Movie Review: Terminator Salvation (English) 94

Mess is what one creates when an extremely successful franchise is striped off its core elements and goes high on firepower. The fourth installment thus comes to you, sans its icon, Arnold Schwarzenegger. Disappointing from the word go, you are left waiting for a coherent story to evolve. Probably, the lack of imagination has something to do with the absence of James Cameron, who it seems neither blessed nor cursed this film.

2003, Marcus Wright (Sam Worthington), a convict on a death row agrees to give up his body to medical research. Cut to 2018, John Connor (Christian Bale), is leading his men against a Skynet base where finds the machines developing a Terminator with a human tissue exterior. The mission ends in a blast leaving him the sole survivor. Command tells Connor that that his name is No.2 on the Skynet hit list with No.1 being Kyle Reese.

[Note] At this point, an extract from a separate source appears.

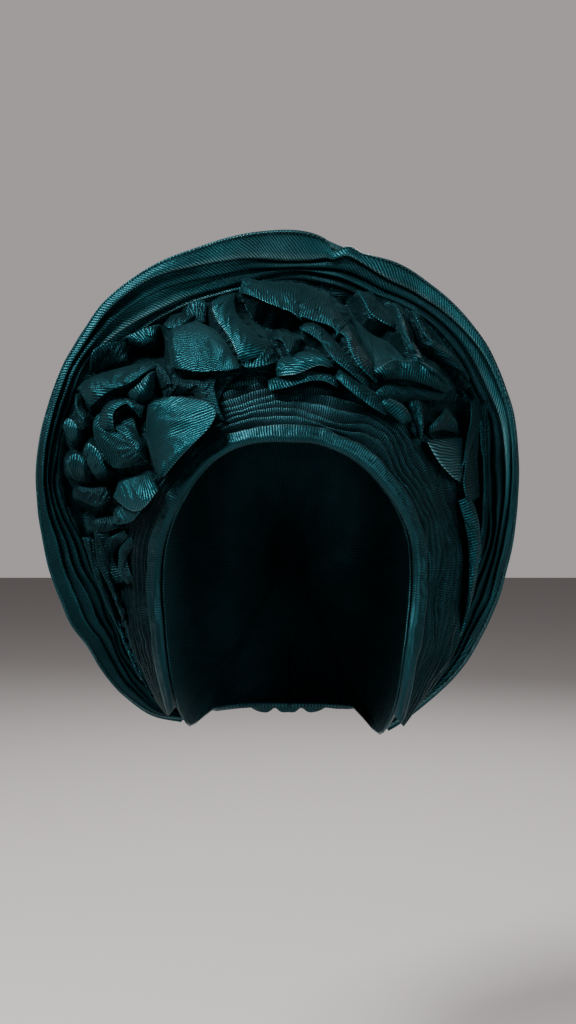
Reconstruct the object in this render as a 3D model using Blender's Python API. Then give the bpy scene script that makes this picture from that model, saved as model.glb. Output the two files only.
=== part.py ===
"""Tied gele head tie of pleated teal satin.

Lengths are metres, +Z is up and the front faces -Y. The origin is the inside top of the crown.
Every section is drawn in a half plane that ends on the face axis, which runs along Y at FACE_Z.
A place in it has a radius from that axis and a depth along Y, and the half plane's turn, in
degrees, is 0 straight up and positive towards +X.
"""
import bmesh
import bpy
import numpy as np

# Head hollow that the cloth is wrapped on
HEAD_HALF_WIDTH = 0.072
HEAD_ABOVE = 0.095
HEAD_BELOW = 0.110
HEAD_HALF_DEPTH = 0.097
HEAD_MIDDLE_DEPTH = 0.005
HEAD_SQUARE_ABOVE = 2.3
HEAD_SQUARE_BELOW = 3.0
HEAD_SQUARE_DEPTH = 2.5
FACE_Z = -HEAD_ABOVE

# Cloth and the room between pieces
CLOTH = 0.0020
GAP = 0.0003
LAYER_GAP = 2 * GAP
BROW_OFFSET = CLOTH + LAYER_GAP

# Crown cap
CAP_FRONT_SETBACK = 0.004
CAP_BOTTOM = 0.090
CAP_END_TURN = 7.0

# Pleated brow
BAND_WIDTH = 0.008
BAND_LIFT = 0.0016
BROW_STACK = 0.024
BROW_RISE = 0.032
BROW_PLEATS = 9
BROW_PLEAT_LIFT = 0.0018
BROW_PLEAT_COVER = 0.97
BROW_PLEAT_CREST = 0.6
BROW_BULGE = 0.002

# Fan round the crown
FAN_REACH = 0.093
FAN_RIM_DEPTH = -0.012
FAN_END_SWEEP = 0.032
FAN_PLEAT_ZONE = 0.026
FAN_PLEAT_RISE = 0.012
FAN_PLEAT_LIFT = 0.0026
FAN_FOOT_DEPTH = 0.016
FAN_BACK_FOOT_DEPTH = 0.046
FAN_FOOT_SWEEP = 0.009
FAN_BACK_GATHERS = 24
FAN_BACK_GATHER_LIFT = 0.0030
FAN_BACK_SWELL = 0.0033

# Ruffles in the trough between the brow and the fan
# The ruffles' wall is measured along Y, and square to a fold's steep side it is about half
RUFFLE_WALL = 0.0024
RUFFLE_CLEARANCE = 0.0012
RUFFLE_HEIGHT = 0.026
RUFFLE_DIP = 0.006
FOLD_WIDTH = 0.010
RUFFLE_SIDE_GAP = 0.0006

# Tie at the nape, with its depths given back from the middle of the hollow
TIE_TURN = 17.0
TIE_FRONT = HEAD_HALF_DEPTH - 0.028
TIE_BACK = HEAD_HALF_DEPTH - 0.009
TIE_THICKNESS = 0.008

# Stations and rows of the grids
BROW_STATIONS = 39
FAN_STATIONS = 48
FAN_BACK_STATIONS = 97
CAP_STATIONS = 34
CAP_END_STATIONS = 9
CAP_ROWS = 8

RING_COLUMNS = ("turn", "open", "stack", "rise", "reach", "sweep",
                "first", "second", "third", "fourth", "lap", "dip")
RINGS = np.array([
    # turn  open  stack  rise  reach  sweep  first  second  third  fourth  lap  dip
    (-146, 0.985, 0.05, 0.25, 0.06, 0.95, 0.01, 0.02, 0.03, 0.04, 0.00, 0.0),
    (-138, 0.930, 0.22, 0.70, 0.22, 0.75, 0.06, 0.12, 0.19, 0.26, 0.00, 0.1),
    (-128, 0.905, 0.40, 0.90, 0.35, 0.55, 0.13, 0.25, 0.37, 0.48, 0.00, 0.5),
    (-115, 0.900, 0.56, 1.00, 0.46, 0.25, 0.20, 0.36, 0.50, 0.63, 0.00, 0.9),
    (-100, 0.915, 0.66, 1.00, 0.59, 0.00, 0.28, 0.48, 0.64, 0.80, 0.00, 1.0),
    (-86, 0.900, 0.68, 1.00, 0.70, 0.00, 0.26, 0.44, 0.60, 0.78, 0.02, 0.7),
    (-75, 0.870, 0.67, 0.97, 0.77, 0.00, 0.12, 0.26, 0.40, 0.55, 0.05, 0.2),
    (-66, 0.840, 0.64, 0.93, 0.83, 0.00, 0.10, 0.20, 0.33, 0.45, 0.18, 0.0),
    (-55, 0.795, 0.60, 0.88, 0.89, 0.00, 0.12, 0.24, 0.36, 0.50, 0.30, 0.0),
    (-38, 0.750, 0.48, 0.80, 0.97, 0.00, 0.14, 0.32, 0.52, 0.80, 0.36, 0.0),
    (-27, 0.722, 0.43, 0.78, 0.99, 0.00, 0.20, 0.48, 0.80, 0.98, 0.36, 0.0),
    (-17, 0.700, 0.38, 0.78, 0.98, 0.00, 0.34, 0.62, 0.90, 1.05, 0.06, 0.0),
    (-5, 0.680, 0.34, 0.78, 1.00, 0.00, 0.48, 0.68, 0.88, 1.05, 0.06, 0.0),
    (4, 0.677, 0.36, 0.78, 0.99, 0.00, 0.44, 0.62, 0.80, 0.98, 0.06, 0.0),
    (10, 0.682, 0.44, 0.78, 0.935, 0.00, 0.14, 0.40, 0.62, 0.82, 0.08, 0.0),
    (20, 0.688, 0.53, 0.78, 0.93, 0.00, 0.32, 0.52, 0.68, 0.80, 0.10, 0.0),
    (32, 0.710, 0.62, 0.80, 0.91, 0.00, 0.26, 0.42, 0.54, 0.68, 0.14, 0.0),
    (46, 0.750, 0.75, 0.85, 0.85, 0.00, 0.10, 0.34, 0.54, 0.72, 0.08, 0.0),
    (60, 0.809, 0.84, 0.92, 0.75, 0.00, 0.09, 0.26, 0.50, 0.70, 0.03, 0.5),
    (75, 0.868, 0.93, 1.00, 0.63, 0.00, 0.10, 0.22, 0.38, 0.56, 0.00, 1.0),
    (90, 0.885, 0.96, 1.00, 0.54, 0.00, 0.10, 0.22, 0.36, 0.50, 0.00, 1.0),
    (104, 0.880, 0.92, 1.00, 0.46, 0.05, 0.10, 0.22, 0.34, 0.44, 0.00, 0.8),
    (118, 0.862, 0.74, 1.00, 0.37, 0.30, 0.09, 0.18, 0.28, 0.36, 0.00, 0.3),
    (130, 0.862, 0.42, 0.90, 0.25, 0.55, 0.06, 0.13, 0.20, 0.26, 0.00, 0.0),
    (140, 0.900, 0.16, 0.65, 0.14, 0.75, 0.04, 0.09, 0.14, 0.19, 0.00, 0.0),
    (149, 0.955, 0.04, 0.30, 0.06, 0.95, 0.01, 0.02, 0.03, 0.04, 0.00, 0.0),
])
LEFT_END = RINGS[0, 0]
RIGHT_END = RINGS[-1, 0]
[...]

Connor initially doesn’t realize the importance of Reese but, from his mother’s tapes, he soon learns that the now teenager Reese is the one that Connor would send into the past to protect his mother and to father him. Marcus meanwhile makes contact with a downed pilot who brings him to the Resistance base. While treating an injured Marcus, the men realize that he a Cyborg with a metal endoskeleton sneaking into their base.

Now, John is faced with either distrusting Marcus as he is a machine, and on other, to trust him, as he could be his only chance to rescue Reese from the clutches of Skynet. The climax of the story, not revealed here, is replete with humanoid Terminators, Hunter-Killer hovercrafts, giant human collectors and eel-like Hydrobots with the highlight being the cameo of the CGI of a youngish Schwarzenegger as the freshly developed T-800.

For a fact, most moviegoers have been fans of this franchise for the role portrayed by Arnold and to Cameron’s imagination of bringing together the concepts of a holocaust, robots taking over, time travel, etc as far back as 1984 when the first Terminator hit the screens and when it was reprised in 1992. The third, released in 2003 sorely missed Cameron but somehow managed decent business with Schwarzenegger’s presence.

Differing from its predecessors, the narrative is not set in the present day but nearly a decade into the future. The neat special effects in shades of grey amplify the hollowness of the future where people eat stale coyote to survive. Also notable are the rich tributes to its predecessors, including a duel with a severed Terminator, grabbing of shotgun and quotes such as “I’ll be back” and “come with me if you want to live” among others.

Comparisons aside, fast paced action is the forte of Terminator Salvation. If mindless firepower, robots, high speed bike chases suit your taste, you probably won’t regret watching it. However, all of its two hours sum up into nothing more than a video game set in the future. As much as I wanted to deride this disappointing movie, I have still given it a chance with 4 on 10 for its legacy value, among the ‘just average’ flicks.